Every time I read about police investigation techniques that justify the use of mass-surveillance, deception, and entrapment, I grow closer to fully rejecting the legitimacy of criminal law and criminal justice.
The less legitimacy I assign to criminal law and criminal justice, the more infuriating it is that the budgets of law enforcement agencies grow ever more inflated to do ridiculous schemes like this to enforce ridiculous laws against things like drugs or voluntary sex work, and that this cost is seen as more necessary and inevitable by our governments than alleviating poverty or providing essential services like healthcare
Yup. They can become aggressive and bad-tempered. So can smackheads. So can alcoholics. Hell, some people are aggressive and bad-tempered without the help of any drugs at all.
Solution: avoid hanging around with bad-tempered people.
Alternative solution: launch an unwinnable global war on drugs.

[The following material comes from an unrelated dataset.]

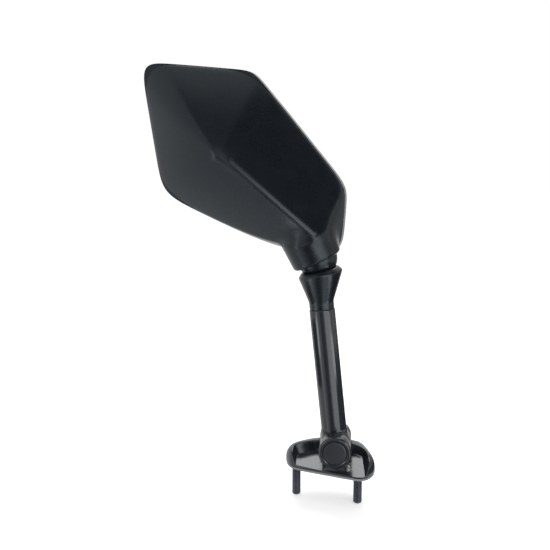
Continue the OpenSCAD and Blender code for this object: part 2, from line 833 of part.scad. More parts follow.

Don't care for drugs or sex work, for all I care they should be legal. What is horrifying to me is the amount of violence / abuse amounting not only to slavery and trafficking but also the murders of the innocent these people commit. Should they be left unchecked, to flourish? Look at countries where criminal activity has gone up severely, thinking of drug cartels in Mexico for one (or other places) where normal people can no longer feel safe even if they want nothing to do with this underworld.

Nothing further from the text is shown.